>> Begin Information shown

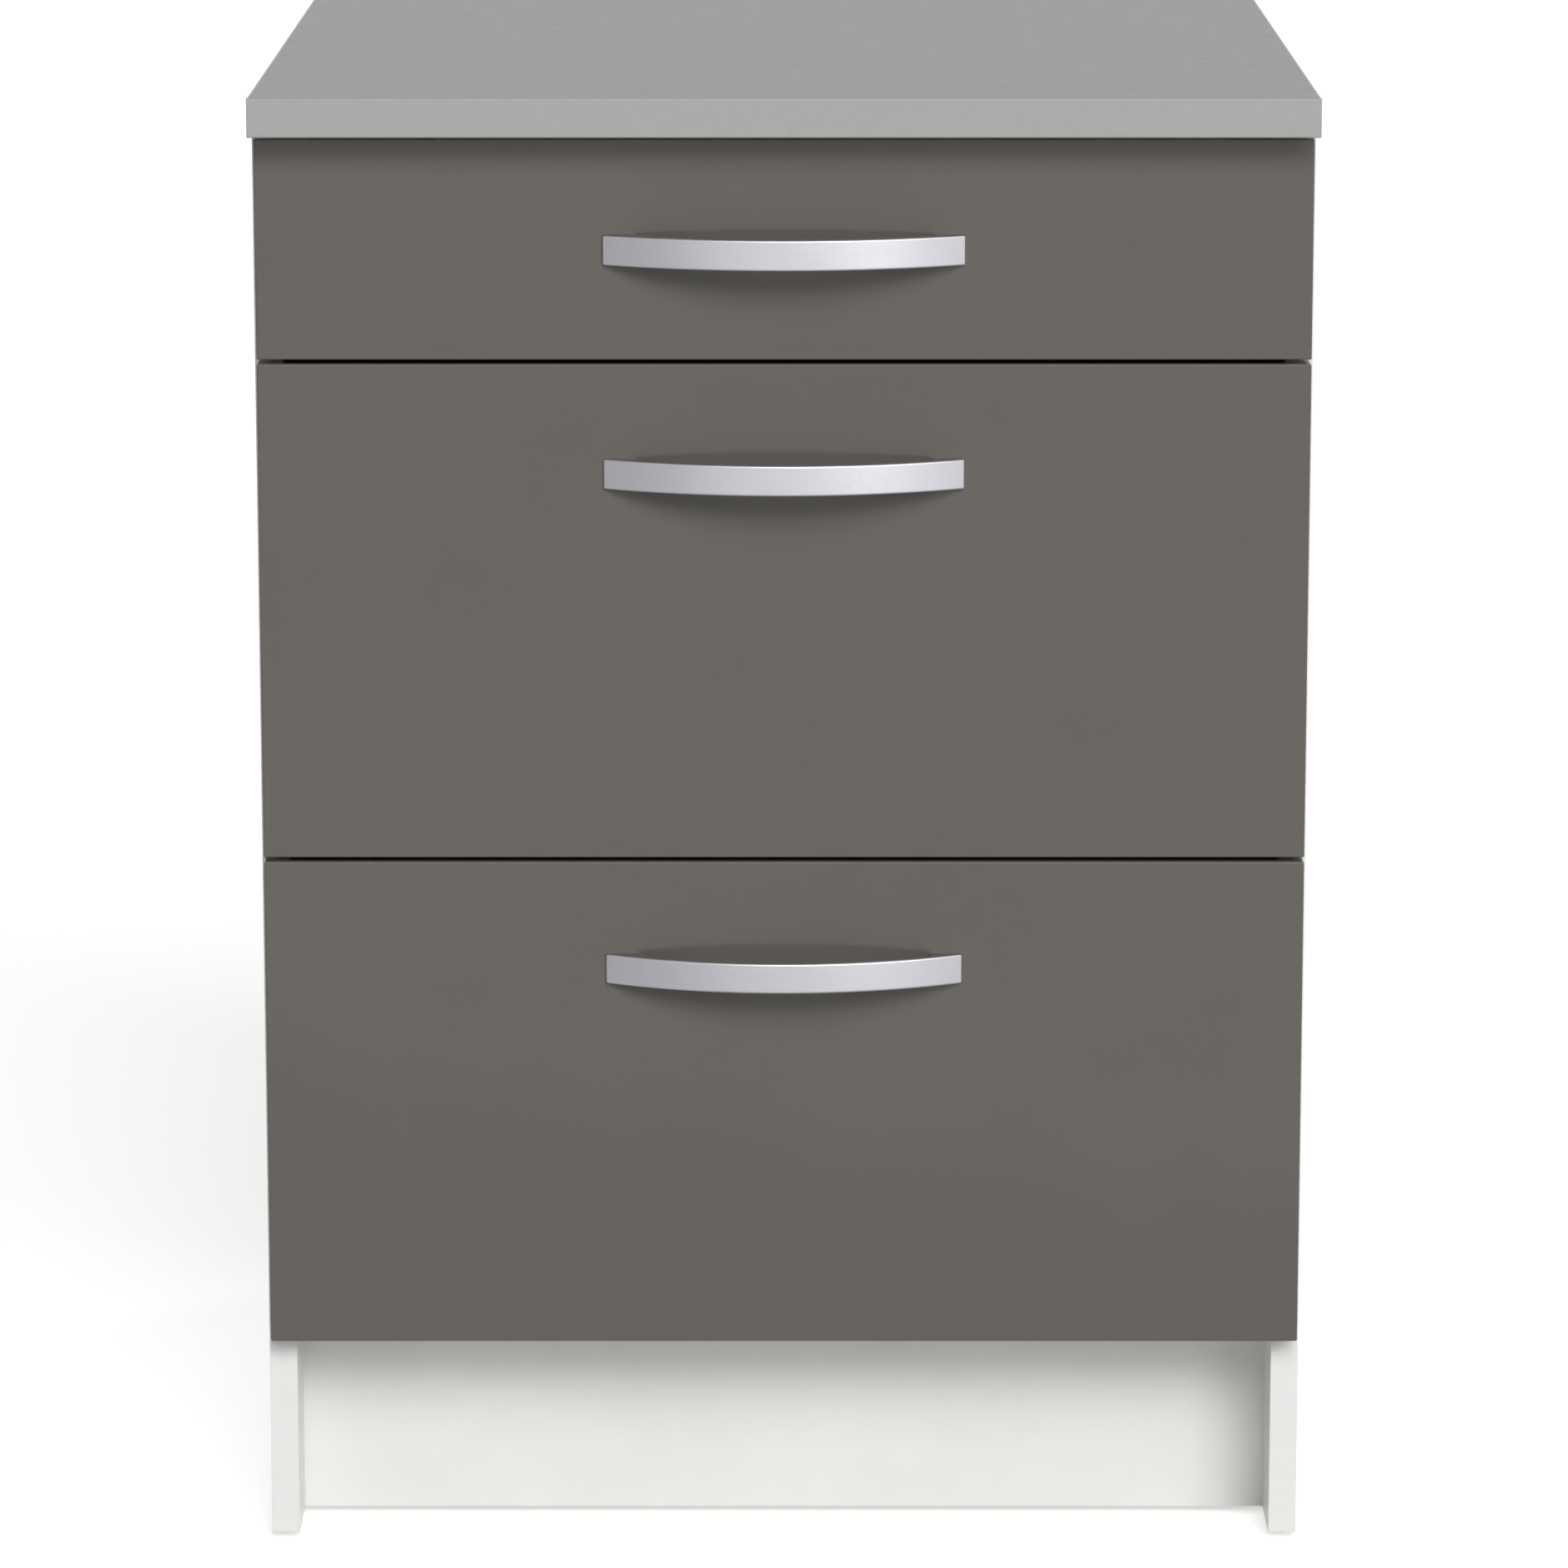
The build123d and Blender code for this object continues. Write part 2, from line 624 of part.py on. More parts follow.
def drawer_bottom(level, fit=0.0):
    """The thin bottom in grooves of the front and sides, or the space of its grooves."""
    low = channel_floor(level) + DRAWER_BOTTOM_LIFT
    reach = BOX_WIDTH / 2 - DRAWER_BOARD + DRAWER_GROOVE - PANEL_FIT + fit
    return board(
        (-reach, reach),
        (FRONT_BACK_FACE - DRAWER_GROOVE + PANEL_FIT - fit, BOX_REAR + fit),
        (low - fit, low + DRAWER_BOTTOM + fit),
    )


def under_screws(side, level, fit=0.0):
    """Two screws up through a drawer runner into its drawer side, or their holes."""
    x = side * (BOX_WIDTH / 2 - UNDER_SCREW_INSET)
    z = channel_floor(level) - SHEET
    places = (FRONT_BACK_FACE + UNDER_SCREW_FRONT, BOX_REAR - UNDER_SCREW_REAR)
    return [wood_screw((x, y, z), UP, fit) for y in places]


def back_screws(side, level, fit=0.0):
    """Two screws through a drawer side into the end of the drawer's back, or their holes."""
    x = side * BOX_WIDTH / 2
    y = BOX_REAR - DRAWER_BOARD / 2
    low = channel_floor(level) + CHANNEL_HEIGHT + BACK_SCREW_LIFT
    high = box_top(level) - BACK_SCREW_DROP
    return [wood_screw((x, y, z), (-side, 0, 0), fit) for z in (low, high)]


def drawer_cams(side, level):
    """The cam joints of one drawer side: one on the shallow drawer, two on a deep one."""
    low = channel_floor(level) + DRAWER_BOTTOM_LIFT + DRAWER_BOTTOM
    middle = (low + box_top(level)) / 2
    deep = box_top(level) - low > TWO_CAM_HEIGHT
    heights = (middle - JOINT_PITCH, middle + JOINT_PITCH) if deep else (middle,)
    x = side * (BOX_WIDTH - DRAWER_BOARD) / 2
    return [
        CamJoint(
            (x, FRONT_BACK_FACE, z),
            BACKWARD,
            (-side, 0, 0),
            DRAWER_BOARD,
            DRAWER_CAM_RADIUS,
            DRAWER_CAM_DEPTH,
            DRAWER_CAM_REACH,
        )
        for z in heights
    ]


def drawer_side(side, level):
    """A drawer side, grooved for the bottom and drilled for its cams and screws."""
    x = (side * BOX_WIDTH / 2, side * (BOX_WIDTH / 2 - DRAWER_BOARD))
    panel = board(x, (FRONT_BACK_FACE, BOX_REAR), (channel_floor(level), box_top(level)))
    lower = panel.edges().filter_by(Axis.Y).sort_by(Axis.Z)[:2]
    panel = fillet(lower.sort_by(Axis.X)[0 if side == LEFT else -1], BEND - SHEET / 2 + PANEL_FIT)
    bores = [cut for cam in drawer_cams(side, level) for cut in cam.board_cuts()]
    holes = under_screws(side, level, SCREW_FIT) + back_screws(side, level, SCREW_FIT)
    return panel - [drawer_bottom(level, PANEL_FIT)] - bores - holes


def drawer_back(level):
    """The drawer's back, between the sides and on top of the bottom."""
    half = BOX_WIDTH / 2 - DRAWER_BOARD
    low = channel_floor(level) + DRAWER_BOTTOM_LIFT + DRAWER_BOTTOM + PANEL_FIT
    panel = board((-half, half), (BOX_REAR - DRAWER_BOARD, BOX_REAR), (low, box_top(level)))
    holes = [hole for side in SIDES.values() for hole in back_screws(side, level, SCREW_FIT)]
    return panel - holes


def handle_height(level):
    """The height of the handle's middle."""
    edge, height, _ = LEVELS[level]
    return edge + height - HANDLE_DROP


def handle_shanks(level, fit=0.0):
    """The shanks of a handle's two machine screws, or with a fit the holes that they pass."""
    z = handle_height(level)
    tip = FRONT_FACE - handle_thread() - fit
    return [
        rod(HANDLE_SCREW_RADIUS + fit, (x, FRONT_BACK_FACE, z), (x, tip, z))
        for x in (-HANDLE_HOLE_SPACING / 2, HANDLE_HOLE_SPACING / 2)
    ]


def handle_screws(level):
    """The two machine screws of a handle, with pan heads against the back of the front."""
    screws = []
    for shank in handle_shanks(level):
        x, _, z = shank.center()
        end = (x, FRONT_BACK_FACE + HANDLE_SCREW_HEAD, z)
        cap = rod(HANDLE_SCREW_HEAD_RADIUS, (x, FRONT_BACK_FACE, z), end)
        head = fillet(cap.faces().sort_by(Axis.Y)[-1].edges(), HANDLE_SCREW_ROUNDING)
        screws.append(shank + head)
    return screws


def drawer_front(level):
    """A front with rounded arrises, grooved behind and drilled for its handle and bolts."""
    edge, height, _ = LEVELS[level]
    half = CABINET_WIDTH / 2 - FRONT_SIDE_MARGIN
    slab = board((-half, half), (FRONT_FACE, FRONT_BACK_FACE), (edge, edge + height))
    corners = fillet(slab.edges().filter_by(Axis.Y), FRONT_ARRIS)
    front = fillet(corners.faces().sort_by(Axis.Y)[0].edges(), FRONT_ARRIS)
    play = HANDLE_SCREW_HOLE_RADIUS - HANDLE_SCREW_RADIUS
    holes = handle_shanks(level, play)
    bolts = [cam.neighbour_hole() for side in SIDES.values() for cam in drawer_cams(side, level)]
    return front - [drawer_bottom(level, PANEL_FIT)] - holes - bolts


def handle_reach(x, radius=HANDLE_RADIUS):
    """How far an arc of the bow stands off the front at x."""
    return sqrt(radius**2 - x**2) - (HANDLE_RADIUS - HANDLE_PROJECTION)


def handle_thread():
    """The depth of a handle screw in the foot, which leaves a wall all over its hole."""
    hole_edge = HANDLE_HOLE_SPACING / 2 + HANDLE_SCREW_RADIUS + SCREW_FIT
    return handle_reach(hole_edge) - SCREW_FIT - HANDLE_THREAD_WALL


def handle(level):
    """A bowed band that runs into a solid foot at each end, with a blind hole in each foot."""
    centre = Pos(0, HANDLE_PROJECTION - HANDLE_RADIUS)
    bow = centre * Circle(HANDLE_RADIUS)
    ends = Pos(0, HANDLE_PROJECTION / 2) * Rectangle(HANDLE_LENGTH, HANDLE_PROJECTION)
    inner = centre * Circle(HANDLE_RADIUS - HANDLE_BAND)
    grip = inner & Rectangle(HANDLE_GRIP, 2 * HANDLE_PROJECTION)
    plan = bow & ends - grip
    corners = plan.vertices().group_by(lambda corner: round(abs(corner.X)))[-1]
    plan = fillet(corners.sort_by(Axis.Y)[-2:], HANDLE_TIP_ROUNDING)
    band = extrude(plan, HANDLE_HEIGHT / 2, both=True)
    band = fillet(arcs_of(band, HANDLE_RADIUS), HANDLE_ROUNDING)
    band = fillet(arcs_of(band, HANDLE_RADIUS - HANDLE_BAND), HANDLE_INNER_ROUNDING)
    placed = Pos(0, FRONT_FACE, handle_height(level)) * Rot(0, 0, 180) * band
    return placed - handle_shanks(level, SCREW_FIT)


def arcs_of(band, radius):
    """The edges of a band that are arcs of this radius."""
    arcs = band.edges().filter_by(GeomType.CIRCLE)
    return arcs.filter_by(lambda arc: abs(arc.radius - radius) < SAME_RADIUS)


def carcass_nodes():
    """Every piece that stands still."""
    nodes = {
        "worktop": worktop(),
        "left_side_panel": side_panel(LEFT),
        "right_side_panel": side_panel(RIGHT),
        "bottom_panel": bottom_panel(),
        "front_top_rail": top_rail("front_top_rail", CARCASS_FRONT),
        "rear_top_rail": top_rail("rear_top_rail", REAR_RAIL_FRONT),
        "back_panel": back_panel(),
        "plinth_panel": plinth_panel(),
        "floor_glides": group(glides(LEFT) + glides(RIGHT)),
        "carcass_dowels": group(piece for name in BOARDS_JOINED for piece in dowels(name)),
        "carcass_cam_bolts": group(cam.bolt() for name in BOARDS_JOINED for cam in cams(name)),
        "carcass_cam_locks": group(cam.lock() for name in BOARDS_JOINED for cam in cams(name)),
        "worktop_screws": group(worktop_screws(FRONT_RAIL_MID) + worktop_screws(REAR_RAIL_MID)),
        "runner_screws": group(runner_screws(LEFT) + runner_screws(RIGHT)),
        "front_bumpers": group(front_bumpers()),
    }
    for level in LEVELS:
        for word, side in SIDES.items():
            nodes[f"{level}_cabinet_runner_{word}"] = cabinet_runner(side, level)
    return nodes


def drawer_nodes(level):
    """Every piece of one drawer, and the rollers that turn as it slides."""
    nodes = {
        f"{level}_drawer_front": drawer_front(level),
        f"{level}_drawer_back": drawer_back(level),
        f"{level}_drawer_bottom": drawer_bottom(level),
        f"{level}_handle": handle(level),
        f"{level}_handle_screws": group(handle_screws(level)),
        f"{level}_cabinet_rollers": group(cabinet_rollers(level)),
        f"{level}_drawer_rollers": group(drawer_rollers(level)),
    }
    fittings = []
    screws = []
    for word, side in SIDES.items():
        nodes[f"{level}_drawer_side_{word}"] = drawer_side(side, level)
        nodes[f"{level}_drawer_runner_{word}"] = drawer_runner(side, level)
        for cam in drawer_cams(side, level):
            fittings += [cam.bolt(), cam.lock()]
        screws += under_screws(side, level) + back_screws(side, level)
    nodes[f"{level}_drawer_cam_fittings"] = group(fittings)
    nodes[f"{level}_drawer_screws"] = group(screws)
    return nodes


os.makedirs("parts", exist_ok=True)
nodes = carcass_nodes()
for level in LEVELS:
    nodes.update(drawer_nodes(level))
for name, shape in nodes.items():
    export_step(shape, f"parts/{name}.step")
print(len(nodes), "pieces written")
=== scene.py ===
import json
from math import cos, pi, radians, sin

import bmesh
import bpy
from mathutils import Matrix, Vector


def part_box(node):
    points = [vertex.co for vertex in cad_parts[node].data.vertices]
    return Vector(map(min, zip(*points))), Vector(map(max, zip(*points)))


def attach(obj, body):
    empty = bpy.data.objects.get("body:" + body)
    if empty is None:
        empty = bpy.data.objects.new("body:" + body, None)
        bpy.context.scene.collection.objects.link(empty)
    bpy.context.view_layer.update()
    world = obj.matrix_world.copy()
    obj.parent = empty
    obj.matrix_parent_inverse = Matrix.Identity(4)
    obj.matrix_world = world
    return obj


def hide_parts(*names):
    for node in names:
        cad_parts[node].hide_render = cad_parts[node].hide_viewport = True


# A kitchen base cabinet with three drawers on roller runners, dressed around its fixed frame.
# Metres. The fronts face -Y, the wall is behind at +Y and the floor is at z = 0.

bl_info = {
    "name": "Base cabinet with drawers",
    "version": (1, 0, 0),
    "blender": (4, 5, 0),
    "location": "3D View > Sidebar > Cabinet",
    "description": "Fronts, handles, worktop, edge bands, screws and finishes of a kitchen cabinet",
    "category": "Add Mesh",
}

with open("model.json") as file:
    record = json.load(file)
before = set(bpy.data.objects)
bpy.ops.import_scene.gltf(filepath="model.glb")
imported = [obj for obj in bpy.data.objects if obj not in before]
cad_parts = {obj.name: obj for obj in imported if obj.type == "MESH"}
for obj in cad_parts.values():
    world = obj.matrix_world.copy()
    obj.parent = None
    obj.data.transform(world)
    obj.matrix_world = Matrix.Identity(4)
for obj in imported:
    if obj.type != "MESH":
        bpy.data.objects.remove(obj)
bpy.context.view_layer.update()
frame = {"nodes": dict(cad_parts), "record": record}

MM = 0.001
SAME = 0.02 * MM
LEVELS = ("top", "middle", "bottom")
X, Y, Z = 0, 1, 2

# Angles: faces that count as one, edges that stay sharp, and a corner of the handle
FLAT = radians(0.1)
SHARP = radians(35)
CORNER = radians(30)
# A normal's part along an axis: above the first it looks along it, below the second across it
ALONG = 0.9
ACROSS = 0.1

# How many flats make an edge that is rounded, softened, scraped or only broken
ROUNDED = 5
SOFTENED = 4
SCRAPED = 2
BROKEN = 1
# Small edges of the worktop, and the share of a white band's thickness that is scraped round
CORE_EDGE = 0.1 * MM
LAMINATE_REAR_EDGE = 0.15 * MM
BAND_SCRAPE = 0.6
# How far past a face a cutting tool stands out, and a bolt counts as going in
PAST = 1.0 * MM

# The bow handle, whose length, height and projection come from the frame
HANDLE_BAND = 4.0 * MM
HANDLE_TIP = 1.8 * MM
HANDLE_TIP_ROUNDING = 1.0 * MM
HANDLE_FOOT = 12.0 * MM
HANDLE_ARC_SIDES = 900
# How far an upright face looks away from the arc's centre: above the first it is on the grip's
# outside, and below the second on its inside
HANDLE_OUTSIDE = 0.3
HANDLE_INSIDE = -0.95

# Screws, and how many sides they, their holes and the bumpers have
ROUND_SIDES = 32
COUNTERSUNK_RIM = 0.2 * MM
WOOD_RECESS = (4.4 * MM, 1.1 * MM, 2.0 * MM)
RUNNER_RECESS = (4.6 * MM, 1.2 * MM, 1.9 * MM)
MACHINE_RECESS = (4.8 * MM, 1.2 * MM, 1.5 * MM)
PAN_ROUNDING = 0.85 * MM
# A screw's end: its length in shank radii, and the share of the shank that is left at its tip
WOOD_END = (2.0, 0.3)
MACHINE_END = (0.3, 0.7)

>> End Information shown

Output exactly the lines running from the line containing "nodes = carcass_nodes()" through the line containing "for node in", and only those lines.

#### [Problem solution]
nodes = carcass_nodes()
for level in LEVELS:
    nodes.update(drawer_nodes(level))
for name, shape in nodes.items():
    export_step(shape, f"parts/{name}.step")
print(len(nodes), "pieces written")
=== scene.py ===
import json
from math import cos, pi, radians, sin

import bmesh
import bpy
from mathutils import Matrix, Vector


def part_box(node):
    points = [vertex.co for vertex in cad_parts[node].data.vertices]
    return Vector(map(min, zip(*points))), Vector(map(max, zip(*points)))


def attach(obj, body):
    empty = bpy.data.objects.get("body:" + body)
    if empty is None:
        empty = bpy.data.objects.new("body:" + body, None)
        bpy.context.scene.collection.objects.link(empty)
    bpy.context.view_layer.update()
    world = obj.matrix_world.copy()
    obj.parent = empty
    obj.matrix_parent_inverse = Matrix.Identity(4)
    obj.matrix_world = world
    return obj


def hide_parts(*names):
    for node in names:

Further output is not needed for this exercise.